Pull out all lines from the listing below in which the word "Blender" appears.

__Dataset records__.
================================

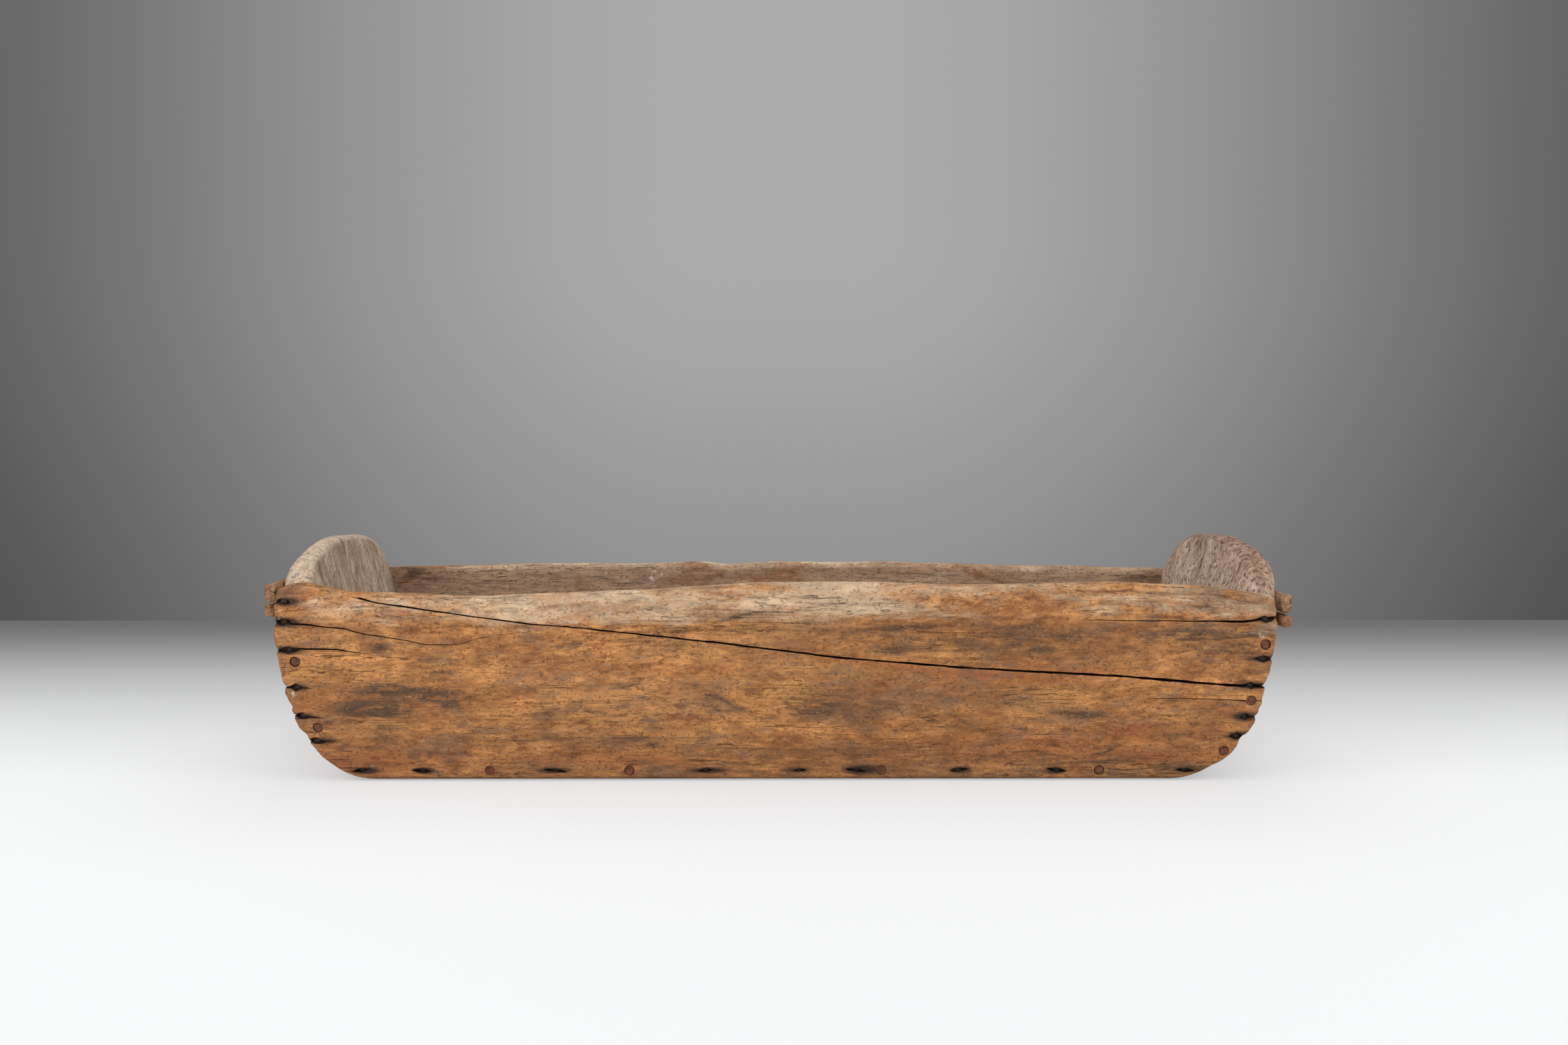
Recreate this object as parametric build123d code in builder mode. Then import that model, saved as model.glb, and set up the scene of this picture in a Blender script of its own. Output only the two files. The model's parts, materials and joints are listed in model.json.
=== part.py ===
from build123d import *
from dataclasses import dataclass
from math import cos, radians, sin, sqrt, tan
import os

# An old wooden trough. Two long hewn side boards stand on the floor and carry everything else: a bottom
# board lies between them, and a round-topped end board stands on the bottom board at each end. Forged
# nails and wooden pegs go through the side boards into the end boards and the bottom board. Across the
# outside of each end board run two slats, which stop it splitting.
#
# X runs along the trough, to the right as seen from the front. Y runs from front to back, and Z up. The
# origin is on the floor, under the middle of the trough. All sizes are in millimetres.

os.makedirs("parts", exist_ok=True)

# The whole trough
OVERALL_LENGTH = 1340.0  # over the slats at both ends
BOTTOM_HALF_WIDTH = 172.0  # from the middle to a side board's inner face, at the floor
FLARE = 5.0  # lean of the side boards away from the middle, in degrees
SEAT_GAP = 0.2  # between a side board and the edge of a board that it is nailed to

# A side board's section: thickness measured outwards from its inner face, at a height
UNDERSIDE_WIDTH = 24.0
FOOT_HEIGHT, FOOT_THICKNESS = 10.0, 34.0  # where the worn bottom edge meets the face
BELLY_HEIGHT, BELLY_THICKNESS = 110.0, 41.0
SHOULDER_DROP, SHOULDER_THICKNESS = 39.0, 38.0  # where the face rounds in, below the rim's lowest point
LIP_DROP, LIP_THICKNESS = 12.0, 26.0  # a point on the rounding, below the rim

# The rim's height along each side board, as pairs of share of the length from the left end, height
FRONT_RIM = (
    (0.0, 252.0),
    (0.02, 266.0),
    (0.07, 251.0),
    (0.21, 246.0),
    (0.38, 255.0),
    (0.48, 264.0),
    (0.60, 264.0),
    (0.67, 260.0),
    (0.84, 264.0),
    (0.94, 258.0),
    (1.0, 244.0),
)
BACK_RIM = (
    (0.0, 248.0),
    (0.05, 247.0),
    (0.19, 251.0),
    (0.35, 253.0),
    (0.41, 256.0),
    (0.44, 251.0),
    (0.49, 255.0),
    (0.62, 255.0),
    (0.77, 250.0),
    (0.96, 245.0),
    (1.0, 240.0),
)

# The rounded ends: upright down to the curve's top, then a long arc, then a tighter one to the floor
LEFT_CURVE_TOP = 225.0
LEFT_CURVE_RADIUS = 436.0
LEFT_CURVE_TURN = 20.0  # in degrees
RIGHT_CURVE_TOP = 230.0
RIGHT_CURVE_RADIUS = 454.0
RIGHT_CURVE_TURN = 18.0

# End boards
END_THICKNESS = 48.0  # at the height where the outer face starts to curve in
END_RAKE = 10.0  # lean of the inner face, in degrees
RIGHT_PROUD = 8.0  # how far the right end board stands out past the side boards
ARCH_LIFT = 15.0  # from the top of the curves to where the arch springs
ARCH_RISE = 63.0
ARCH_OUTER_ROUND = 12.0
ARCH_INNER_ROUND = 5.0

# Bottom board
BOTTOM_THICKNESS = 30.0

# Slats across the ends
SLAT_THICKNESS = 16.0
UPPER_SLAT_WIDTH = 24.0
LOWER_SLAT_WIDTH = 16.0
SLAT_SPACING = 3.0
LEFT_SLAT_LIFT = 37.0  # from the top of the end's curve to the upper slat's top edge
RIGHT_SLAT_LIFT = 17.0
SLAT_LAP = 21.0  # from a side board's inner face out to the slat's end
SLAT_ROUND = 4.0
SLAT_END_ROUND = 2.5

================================

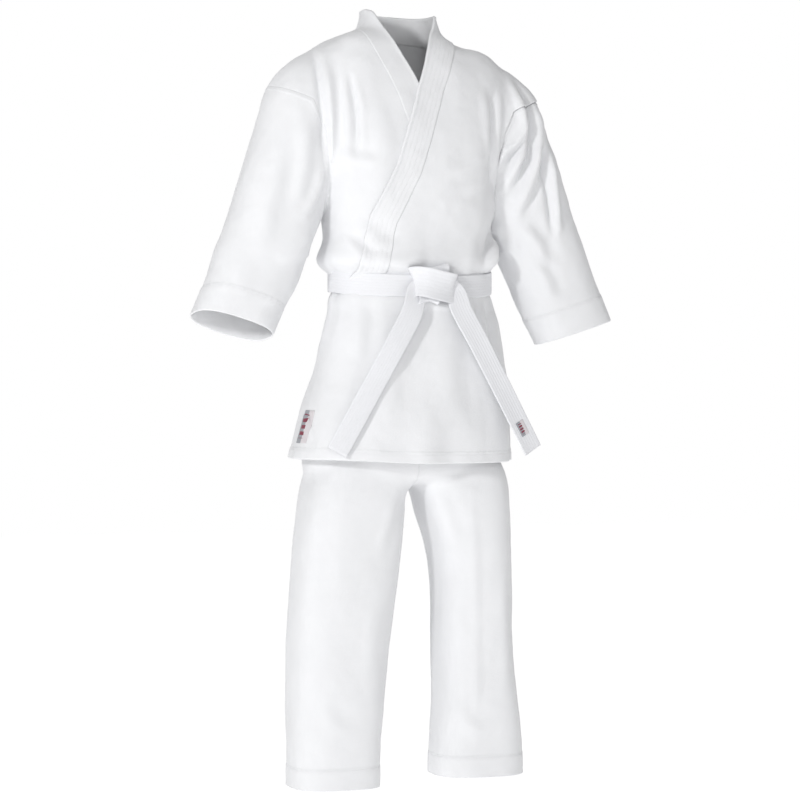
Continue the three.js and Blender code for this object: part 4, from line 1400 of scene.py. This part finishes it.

================================

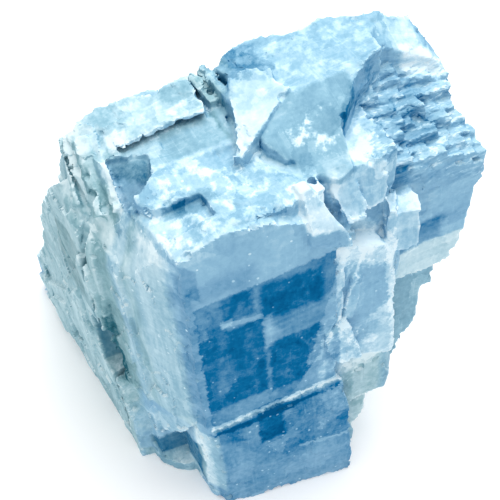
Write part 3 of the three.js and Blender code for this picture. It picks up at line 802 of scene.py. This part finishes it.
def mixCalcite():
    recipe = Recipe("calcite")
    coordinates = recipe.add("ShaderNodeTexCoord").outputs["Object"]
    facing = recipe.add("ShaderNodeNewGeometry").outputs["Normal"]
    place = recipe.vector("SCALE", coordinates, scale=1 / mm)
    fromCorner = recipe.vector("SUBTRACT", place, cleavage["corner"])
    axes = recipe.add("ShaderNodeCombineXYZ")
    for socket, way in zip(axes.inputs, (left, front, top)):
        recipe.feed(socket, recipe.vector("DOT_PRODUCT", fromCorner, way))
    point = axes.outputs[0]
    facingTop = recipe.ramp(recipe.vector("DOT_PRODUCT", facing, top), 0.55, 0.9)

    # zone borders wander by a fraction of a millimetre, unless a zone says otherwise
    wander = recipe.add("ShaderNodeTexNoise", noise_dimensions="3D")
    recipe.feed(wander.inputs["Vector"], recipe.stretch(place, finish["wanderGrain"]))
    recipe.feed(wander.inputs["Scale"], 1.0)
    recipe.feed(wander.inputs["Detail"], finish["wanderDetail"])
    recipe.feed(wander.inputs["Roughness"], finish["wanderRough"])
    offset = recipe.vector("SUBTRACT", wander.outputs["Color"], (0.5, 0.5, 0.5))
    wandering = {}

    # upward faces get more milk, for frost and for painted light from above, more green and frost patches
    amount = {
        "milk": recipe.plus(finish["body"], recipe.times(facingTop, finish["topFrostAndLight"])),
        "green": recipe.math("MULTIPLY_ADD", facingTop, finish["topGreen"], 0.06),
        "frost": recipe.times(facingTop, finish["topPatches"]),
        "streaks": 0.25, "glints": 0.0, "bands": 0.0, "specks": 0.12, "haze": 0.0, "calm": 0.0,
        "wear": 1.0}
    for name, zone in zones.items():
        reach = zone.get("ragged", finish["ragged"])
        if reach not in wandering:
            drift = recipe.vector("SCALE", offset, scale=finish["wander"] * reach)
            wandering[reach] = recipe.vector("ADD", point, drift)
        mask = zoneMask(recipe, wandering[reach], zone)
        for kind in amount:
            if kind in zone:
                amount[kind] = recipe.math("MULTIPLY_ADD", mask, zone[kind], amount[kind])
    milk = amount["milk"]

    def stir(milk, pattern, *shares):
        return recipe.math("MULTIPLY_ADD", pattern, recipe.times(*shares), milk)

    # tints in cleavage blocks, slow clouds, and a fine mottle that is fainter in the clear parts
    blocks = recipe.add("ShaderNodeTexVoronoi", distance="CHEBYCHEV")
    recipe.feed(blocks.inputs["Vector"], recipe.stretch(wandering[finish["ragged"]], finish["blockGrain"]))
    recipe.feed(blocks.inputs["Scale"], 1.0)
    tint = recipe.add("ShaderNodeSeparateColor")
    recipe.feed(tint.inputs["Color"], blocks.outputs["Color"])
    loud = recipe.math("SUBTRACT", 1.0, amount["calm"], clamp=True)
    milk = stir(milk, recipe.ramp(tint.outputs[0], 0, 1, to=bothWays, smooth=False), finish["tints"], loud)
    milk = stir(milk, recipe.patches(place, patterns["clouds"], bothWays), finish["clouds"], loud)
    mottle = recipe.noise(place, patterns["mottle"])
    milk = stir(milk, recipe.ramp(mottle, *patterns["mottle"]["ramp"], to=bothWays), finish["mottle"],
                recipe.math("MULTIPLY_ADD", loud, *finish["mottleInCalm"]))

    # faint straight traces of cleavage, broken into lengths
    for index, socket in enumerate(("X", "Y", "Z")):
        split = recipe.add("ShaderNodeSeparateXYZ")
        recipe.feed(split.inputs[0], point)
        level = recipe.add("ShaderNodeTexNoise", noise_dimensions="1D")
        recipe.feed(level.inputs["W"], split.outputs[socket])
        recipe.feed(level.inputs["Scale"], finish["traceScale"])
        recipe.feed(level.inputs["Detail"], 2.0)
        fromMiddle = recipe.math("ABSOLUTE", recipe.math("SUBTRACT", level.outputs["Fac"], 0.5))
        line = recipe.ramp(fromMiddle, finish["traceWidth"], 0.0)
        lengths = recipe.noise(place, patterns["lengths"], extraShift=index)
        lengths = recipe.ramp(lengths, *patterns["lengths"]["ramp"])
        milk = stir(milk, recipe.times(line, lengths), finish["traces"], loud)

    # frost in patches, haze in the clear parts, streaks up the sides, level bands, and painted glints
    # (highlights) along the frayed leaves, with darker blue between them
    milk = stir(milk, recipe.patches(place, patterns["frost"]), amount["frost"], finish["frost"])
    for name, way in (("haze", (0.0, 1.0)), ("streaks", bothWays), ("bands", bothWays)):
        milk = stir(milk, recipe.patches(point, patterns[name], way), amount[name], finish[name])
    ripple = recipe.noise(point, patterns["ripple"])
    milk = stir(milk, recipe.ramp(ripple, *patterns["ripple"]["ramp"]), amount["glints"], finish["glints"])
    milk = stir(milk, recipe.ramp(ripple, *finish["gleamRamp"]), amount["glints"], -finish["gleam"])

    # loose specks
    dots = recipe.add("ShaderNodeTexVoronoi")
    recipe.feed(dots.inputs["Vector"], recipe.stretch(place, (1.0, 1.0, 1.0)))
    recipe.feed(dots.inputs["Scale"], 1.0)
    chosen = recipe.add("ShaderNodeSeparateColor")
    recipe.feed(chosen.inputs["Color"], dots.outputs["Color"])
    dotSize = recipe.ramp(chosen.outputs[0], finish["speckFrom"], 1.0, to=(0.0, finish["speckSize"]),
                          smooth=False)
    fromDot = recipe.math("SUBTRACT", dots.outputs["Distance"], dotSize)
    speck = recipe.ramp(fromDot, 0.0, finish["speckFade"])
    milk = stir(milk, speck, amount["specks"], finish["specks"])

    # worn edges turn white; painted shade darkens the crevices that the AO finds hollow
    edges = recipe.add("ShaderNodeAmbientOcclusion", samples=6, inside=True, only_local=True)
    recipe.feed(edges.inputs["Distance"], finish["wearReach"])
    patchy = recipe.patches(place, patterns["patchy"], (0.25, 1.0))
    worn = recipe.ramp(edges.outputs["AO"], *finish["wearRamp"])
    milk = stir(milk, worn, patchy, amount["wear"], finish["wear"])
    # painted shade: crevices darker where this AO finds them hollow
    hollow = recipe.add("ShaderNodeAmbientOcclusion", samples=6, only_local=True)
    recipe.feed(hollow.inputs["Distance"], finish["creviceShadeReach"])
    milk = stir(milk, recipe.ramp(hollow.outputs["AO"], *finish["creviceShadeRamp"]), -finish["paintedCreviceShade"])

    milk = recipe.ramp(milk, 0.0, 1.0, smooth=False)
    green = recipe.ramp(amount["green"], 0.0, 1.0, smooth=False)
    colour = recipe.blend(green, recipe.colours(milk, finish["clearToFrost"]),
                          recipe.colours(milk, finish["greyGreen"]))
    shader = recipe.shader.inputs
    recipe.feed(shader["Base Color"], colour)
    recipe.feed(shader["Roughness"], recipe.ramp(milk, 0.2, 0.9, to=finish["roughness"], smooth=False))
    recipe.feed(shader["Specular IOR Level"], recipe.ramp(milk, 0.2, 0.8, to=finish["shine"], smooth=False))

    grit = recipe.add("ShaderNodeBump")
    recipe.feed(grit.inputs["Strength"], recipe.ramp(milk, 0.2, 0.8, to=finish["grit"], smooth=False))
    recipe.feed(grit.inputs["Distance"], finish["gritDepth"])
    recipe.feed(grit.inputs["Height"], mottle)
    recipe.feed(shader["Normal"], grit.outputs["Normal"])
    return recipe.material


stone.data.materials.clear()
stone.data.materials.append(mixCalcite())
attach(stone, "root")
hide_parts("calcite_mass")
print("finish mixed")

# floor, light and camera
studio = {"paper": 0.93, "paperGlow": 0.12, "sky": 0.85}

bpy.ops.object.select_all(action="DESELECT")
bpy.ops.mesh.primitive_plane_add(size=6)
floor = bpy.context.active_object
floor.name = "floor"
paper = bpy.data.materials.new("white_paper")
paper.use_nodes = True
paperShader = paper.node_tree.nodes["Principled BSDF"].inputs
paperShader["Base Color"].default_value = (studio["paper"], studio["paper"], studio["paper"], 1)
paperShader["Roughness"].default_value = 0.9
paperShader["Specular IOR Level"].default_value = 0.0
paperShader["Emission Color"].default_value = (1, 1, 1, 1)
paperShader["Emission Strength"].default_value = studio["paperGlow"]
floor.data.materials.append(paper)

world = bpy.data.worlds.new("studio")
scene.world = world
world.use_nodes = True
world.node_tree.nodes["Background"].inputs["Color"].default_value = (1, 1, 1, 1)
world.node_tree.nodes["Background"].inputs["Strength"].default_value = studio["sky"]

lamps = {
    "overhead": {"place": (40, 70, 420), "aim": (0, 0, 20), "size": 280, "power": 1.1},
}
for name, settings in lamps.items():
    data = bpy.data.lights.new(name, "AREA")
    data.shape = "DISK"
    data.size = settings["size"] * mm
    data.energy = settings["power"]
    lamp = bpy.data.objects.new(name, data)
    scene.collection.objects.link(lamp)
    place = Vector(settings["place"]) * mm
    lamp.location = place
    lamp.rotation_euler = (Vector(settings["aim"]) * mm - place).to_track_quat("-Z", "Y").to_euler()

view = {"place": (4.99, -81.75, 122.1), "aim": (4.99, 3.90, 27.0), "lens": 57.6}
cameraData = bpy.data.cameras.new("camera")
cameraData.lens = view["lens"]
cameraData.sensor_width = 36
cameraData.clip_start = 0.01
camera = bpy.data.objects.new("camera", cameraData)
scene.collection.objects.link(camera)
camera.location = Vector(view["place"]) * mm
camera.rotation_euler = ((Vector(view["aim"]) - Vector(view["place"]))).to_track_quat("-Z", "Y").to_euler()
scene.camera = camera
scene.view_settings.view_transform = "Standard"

================================

__Solution for this exercise__.
Recreate this object as parametric build123d code in builder mode. Then import that model, saved as model.glb, and set up the scene of this picture in a Blender script of its own. Output only the two files. The model's parts, materials and joints are listed in model.json.
Continue the three.js and Blender code for this object: part 4, from line 1400 of scene.py. This part finishes it.
Write part 3 of the three.js and Blender code for this picture. It picks up at line 802 of scene.py. This part finishes it.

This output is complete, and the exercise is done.